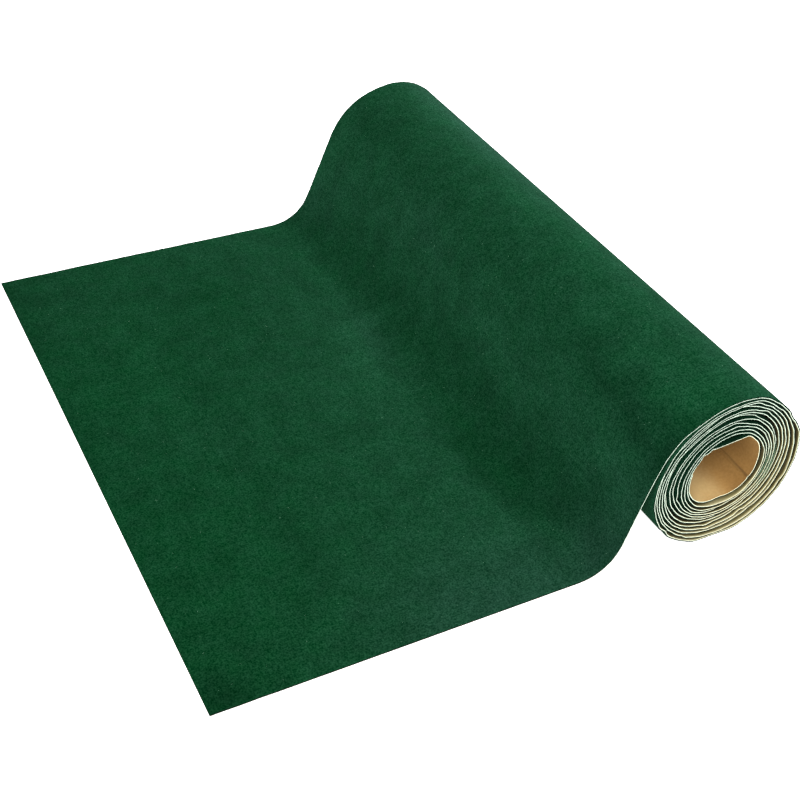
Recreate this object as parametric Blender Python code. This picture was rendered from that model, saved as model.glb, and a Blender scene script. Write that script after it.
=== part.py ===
"""A roll of velvet fabric, wound pile side out round an open bore, with its loose end drawn out flat.

The cloth is one piece, so the model is one solid: the wound form, and the sheet that leaves the top of
it, comes down in an S and lies on the surface as far as a straight cut edge. The roll was drawn out a
little unevenly, so the S is tighter at one selvedge than at the other.

Metres, +Z up. The roll lies along Y and the loose end runs towards -X. The origin is the middle of the
footprint, on the surface that the roll rests on. Sections are drawn in the X-Z plane and lofted along Y.
"""

import math

import bmesh
import bpy
from mathutils import Vector

# Driving dimensions
CLOTH_WIDTH = 0.400  # selvedge to selvedge, along Y
CLOTH_THICKNESS = 0.0012  # pile, ground cloth and backing paper
FOOTPRINT_LENGTH = 0.3446  # cut edge to the far side of the roll, along X
ROLL_RADIUS = 0.0490  # outermost turn, where the loose end leaves it
TURN_PITCH = 0.0022  # what each turn adds to the radius
ROLL_OVAL = 0.0011  # the roll is this much out of round, longest across OVAL_DEG
OVAL_DEG = 125.0
FLAT_SPOT_DEPTH = 0.0004  # how far the roll's own weight flattens it underneath

BORE_HALF_WIDTH = 0.0235  # the innermost turn, an oval
BORE_HALF_HEIGHT = 0.0215
BORE_SHIFT_X = -0.0038  # its centre from the roll's
BORE_SHIFT_Z = 0.0028
CHORD_HEIGHT = 0.0200  # above the bore's centre: there the inner end of the cloth runs straight across
CHORD_SLOPE = 0.09
INNER_STEP = 0.0011  # where the inner cut edge stands off the turn behind it
INNER_STEP_DEG = 160.0

# The S of the loose end at each selvedge: where it leaves the roll, the straight that follows, the
# shoulder's radius, the riser's slope and the foot's radius
LOOSE_END_COLUMNS = ("y", "leave_deg", "shoulder_run", "shoulder_radius", "riser_deg", "foot_radius")
LOOSE_END_ROWS = (
    (-CLOTH_WIDTH / 2, 117.0, 0.0115, 0.025, 71.5, 0.020),
    (CLOTH_WIDTH / 2, 105.0, 0.006, 0.045, 67.5, 0.030),
)

# How finely round stretches are drawn
STATIONS = 9  # sections along the roll
ROLL_STEPS = 72
SHOULDER_STEPS = 7
FOOT_STEPS = 8
BORE_STEPS = 40

ROLL_COLOUR = (0.012, 0.085, 0.035, 1.0)
ROLL_ROUGHNESS = 0.95


class Pen:
    """Draws a line in the section plane from a point and a heading, as straights and arcs."""

    def __init__(self, point, heading_deg):
        self.point = Vector(point)
        self.heading = math.radians(heading_deg)
        self.points = [self.point.copy()]
        self.headings = [self.heading]

    def _step(self, dx, dz, turn=0.0):
        self.point = self.point + Vector((dx, dz))
        self.heading += turn
        self.points.append(self.point.copy())
        self.headings.append(self.heading)

    def forward(self, length):
        self._step(length * math.cos(self.heading), length * math.sin(self.heading))

    def arc(self, radius, turn_deg, steps):
        """Turns left by turn_deg, or right where it is negative."""
        turn = math.radians(turn_deg) / steps
        chord = 2 * radius * math.sin(abs(turn) / 2)
        for _ in range(steps):
            middle = self.heading + turn / 2
            self._step(chord * math.cos(middle), chord * math.sin(middle), turn)

    def offset(self, distance):
        """The same line, moved to the left of its heading by distance."""
        return [
            point + distance * Vector((-math.sin(heading), math.cos(heading)))
            for point, heading in zip(self.points, self.headings)
        ]


def loose_end_at(y):
    """The S's named sizes at a place across the cloth, between those of the two selvedges."""
    near = dict(zip(LOOSE_END_COLUMNS, LOOSE_END_ROWS[0]))
    far = dict(zip(LOOSE_END_COLUMNS, LOOSE_END_ROWS[1]))
    share = (y - near["y"]) / (far["y"] - near["y"])
    return {name: near[name] + share * (far[name] - near[name]) for name in LOOSE_END_COLUMNS}


def on_winding(degrees, turns_in):
    """A point of the winding about its own centre, so many turns in from where the loose end leaves it."""
    radius = ROLL_RADIUS - TURN_PITCH * turns_in
    radius += ROLL_OVAL * math.cos(2 * math.radians(degrees - OVAL_DEG))
    angle = math.radians(degrees)
    return radius * Vector((math.cos(angle), math.sin(angle)))


def outermost_turn(leave_deg):
    """The last turn, from where the loose end leaves it back clockwise to where it is covered again."""
    shares = [step / ROLL_STEPS for step in range(ROLL_STEPS + 1)]
    return [on_winding(leave_deg - 360 * share, share) for share in shares]


def roll_centre(leave_deg):
    """Where the winding's centre lies for its far side to end the footprint and its weight to flatten it."""
    turn = outermost_turn(leave_deg)
    furthest = max(point.x for point in turn)
    lowest = min(point.y for point in turn)
    return Vector((FOOTPRINT_LENGTH / 2 - furthest, -lowest - FLAT_SPOT_DEPTH))


def wound_outline(leave_deg):
    """The outside of the roll in place, flat where it rests."""
    centre = roll_centre(leave_deg)
    placed = [centre + point for point in outermost_turn(leave_deg)]
    return [Vector((point.x, max(point.y, 0.0))) for point in placed]


def loose_end_line(size):
    """The cloth's pile side from the top of the roll down to the cut edge."""
    start = roll_centre(size["leave_deg"]) + on_winding(size["leave_deg"], 0.0)
    pen = Pen(start, size["leave_deg"] + 90)
    pen.forward(size["shoulder_run"])
    down_deg = 180 + size["riser_deg"]
    pen.arc(size["shoulder_radius"], down_deg - math.degrees(pen.heading), SHOULDER_STEPS)
    slope = math.radians(size["riser_deg"])
    foot_height = size["foot_radius"] * (1 - math.cos(slope))
    pen.forward((pen.point.y - CLOTH_THICKNESS - foot_height) / math.sin(slope))
    pen.arc(size["foot_radius"], -size["riser_deg"], FOOT_STEPS)
    pen.forward(pen.point.x + FOOTPRINT_LENGTH / 2)
    return pen


def cloth_outline(y):
    """The outside of one section, from the cut edge along the pile, round the roll and back underneath."""
    size = loose_end_at(y)
    pen = loose_end_line(size)
    pile_side = pen.points[::-1]
    under_side = pen.offset(CLOTH_THICKNESS)
    return pile_side + wound_outline(size["leave_deg"])[1:] + under_side[1:]


def bore_outline(y):
    """The innermost turn: an oval with a straight chord across its top and the inner cut edge's step."""
    size = loose_end_at(y)
    centre = roll_centre(size["leave_deg"]) + Vector((BORE_SHIFT_X, BORE_SHIFT_Z))
    points = []
    for step in range(BORE_STEPS):
        angle = 2 * math.pi * step / BORE_STEPS
        stand_off = INNER_STEP if math.degrees(angle) > INNER_STEP_DEG else 0.0
        across = (BORE_HALF_WIDTH - INNER_STEP + stand_off) * math.cos(angle)
        up = BORE_HALF_HEIGHT * math.sin(angle)
        chord = CHORD_HEIGHT + CHORD_SLOPE * across
        points.append(centre + Vector((across, min(up, chord))))
    return points


def loft(name, outlines, colour):
    """One closed solid through a row of sections. Each is (y, outer ring, inner ring)."""
    mesh = bpy.data.meshes.new(name)
    built = bmesh.new()
    rings = []
    for y, outer, inner in outlines:
        rings.append([[built.verts.new((p.x, y, p.y)) for p in ring] for ring in (outer, inner)])
    for here, there in zip(rings, rings[1:]):
        for ring_here, ring_there in zip(here, there):
            count = len(ring_here)
            for i in range(count):
                j = (i + 1) % count
                built.faces.new((ring_here[i], ring_here[j], ring_there[j], ring_there[i]))
    for end in (rings[0], rings[-1]):
        rims = [built.edges.get((ring[i - 1], ring[i])) for ring in end for i in range(len(ring))]
        bmesh.ops.triangle_fill(built, edges=rims, use_beauty=True)
    bmesh.ops.recalc_face_normals(built, faces=built.faces)
    built.to_mesh(mesh)
    built.free()
    mesh.materials.append(colour)
    mesh.shade_smooth()
    mesh.set_sharp_from_angle(angle=math.radians(35))
    return bpy.data.objects.new(name, mesh)


def velvet_material():
    """Dark bottle-green cotton velvet, with no shine of its own."""
    material = bpy.data.materials.new("green_velvet")
    material.use_nodes = True
    shader = material.node_tree.nodes["Principled BSDF"]
    shader.inputs["Base Color"].default_value = ROLL_COLOUR
    shader.inputs["Roughness"].default_value = ROLL_ROUGHNESS
    shader.inputs["Metallic"].default_value = 0.0
    return material


def build():
    for old in list(bpy.data.objects):
        bpy.data.objects.remove(old, do_unlink=True)
    parts = bpy.data.collections.new("velvet_roll")
    bpy.context.scene.collection.children.link(parts)
    sections = []
    for station in range(STATIONS):
        y = CLOTH_WIDTH * (station / (STATIONS - 1) - 0.5)
        sections.append((y, cloth_outline(y), bore_outline(y)))
    parts.objects.link(loft("velvet_cloth", sections, velvet_material()))


build()
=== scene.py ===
"""A roll of velvet on a paper backing, wound pile side out, with its loose end drawn off the top."""

import math

import bpy
import numpy as np
from mathutils import Matrix, Vector


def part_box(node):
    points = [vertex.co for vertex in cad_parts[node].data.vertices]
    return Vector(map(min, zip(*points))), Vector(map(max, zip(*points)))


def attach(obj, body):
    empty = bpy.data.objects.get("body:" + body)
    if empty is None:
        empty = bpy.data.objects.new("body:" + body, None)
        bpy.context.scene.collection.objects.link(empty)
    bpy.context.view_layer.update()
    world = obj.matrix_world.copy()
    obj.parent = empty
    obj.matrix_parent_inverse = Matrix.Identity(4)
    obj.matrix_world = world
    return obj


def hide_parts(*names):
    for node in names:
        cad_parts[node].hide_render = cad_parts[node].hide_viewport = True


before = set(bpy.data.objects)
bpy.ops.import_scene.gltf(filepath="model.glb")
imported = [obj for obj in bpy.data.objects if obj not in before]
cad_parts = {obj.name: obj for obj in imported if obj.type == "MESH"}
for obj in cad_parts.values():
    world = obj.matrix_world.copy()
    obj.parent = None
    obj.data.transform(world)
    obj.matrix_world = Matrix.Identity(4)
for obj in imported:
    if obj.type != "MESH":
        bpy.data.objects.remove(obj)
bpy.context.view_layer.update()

# ---------------------------------------------------------------------------------------------
# How the cloth lies. One length of it is wound pile side out, twelve times and three quarters, and
# its loose end comes off the top of the roll and down in an S. Both of its layers follow the lines
# worked out here, one for each row of the mesh, along which the tips of the pile lie.
# ---------------------------------------------------------------------------------------------
MM = 0.001
cloth_low, cloth_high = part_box("velvet_cloth")
CLOTH_WIDTH = cloth_high.y - cloth_low.y
CLOTH_THICKNESS = 1.2 * MM
CENTRE_FROM_BACK = 48.8 * MM
CENTRE_HEIGHT = 48.0 * MM
ROLL_CENTRE = np.array((cloth_high.x - CENTRE_FROM_BACK, CENTRE_HEIGHT))

# Each turn's cut edge from the roll's centre, in mm, seen from the near selvedge and read clockwise
TURN_PLACES = ("top", "top right", "right", "low right", "bottom", "low left", "left", "top left")
TURN_RADII = (
    (49.3, 46.4, 49.0, 50.4, 48.2, 46.4, 46.1, 47.7),
    (47.0, 44.4, 45.5, 47.9, 45.6, 43.9, 44.8, 45.8),
    (45.9, 42.6, 42.0, 43.5, 42.0, 42.4, 43.5, 44.0),
    (44.3, 40.7, 39.1, 39.8, 38.7, 40.2, 42.0, 41.9),
    (42.2, 38.7, 36.5, 36.1, 35.9, 38.5, 40.3, 40.8),
    (41.0, 36.7, 34.2, 33.2, 33.5, 36.2, 39.1, 39.2),
    (39.3, 34.3, 32.2, 31.6, 31.7, 33.5, 37.5, 38.3),
    (37.0, 32.7, 30.8, 30.3, 30.2, 31.5, 35.0, 35.8),
    (34.2, 30.7, 29.5, 28.9, 28.4, 30.0, 32.2, 33.5),
    (31.5, 29.2, 28.0, 27.5, 26.8, 28.5, 29.3, 30.0),
    (29.5, 27.0, 26.3, 26.2, 25.1, 26.8, 27.2, 27.9),
    (27.2, 25.3, 24.6, 24.6, 22.4, 24.2, 25.8, 26.0),
    (25.4, 23.6, 20.7, 19.5, 17.8, 22.0, 24.5, 24.6),
)
LEAVING_RADII = (49.0, 49.3)  # the last two places before the top, where the loose end leaves the roll
TIP_FROM_EDGE_LINE = 1.0  # mm, from the pale line of a cut edge out to the tips of its pile
LEAVE_DEG = 117.0  # where the loose end leaves the roll at the near selvedge
FAR_LEAVE_SHIFT_DEG = -12.0  # and how far round from that it leaves at the far one
FAR_SHIFT_TURNS = 0.5  # over how much of the outermost turn that is taken up
INNER_END_DEG = 165.0  # where the inner cut edge lies
LAST_TURN = len(TURN_RADII) - 1
TURN_CLEARANCE = 1.22  # mm, the closest that one turn lies to the next

# The inner end runs straight across the top of the bore: a chord, in mm and degrees
CHORD_DISTANCE = 23.0
CHORD_FACES_DEG = 94.0
CHORD_EARLY_TURNS = 0.08  # by how much it may start before the last turn
CHORD_FACING = 0.5  # the least cosine between its direction and that of a place on it

# The innermost turn has one sharp crease along the roll. Columns of the mesh lie close beside it.
CREASE_DEG = 331.0
CREASE_COLUMNS = (-1.4, -0.8, -0.4, 0.0, 0.4, 0.8, 1.4)  # mm
CREASE_CLEAR = 1.8 * MM  # and the others stay this far away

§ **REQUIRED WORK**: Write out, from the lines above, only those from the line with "bpy.context.scene.collection.children.link(parts)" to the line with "zip(*points))), Vector(map(max, zip(*points)))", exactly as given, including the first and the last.

§ **FINAL ANSWER**:
    bpy.context.scene.collection.children.link(parts)
    sections = []
    for station in range(STATIONS):
        y = CLOTH_WIDTH * (station / (STATIONS - 1) - 0.5)
        sections.append((y, cloth_outline(y), bore_outline(y)))
    parts.objects.link(loft("velvet_cloth", sections, velvet_material()))


build()
=== scene.py ===
"""A roll of velvet on a paper backing, wound pile side out, with its loose end drawn off the top."""

import math

import bpy
import numpy as np
from mathutils import Matrix, Vector


def part_box(node):
    points = [vertex.co for vertex in cad_parts[node].data.vertices]
    return Vector(map(min, zip(*points))), Vector(map(max, zip(*points)))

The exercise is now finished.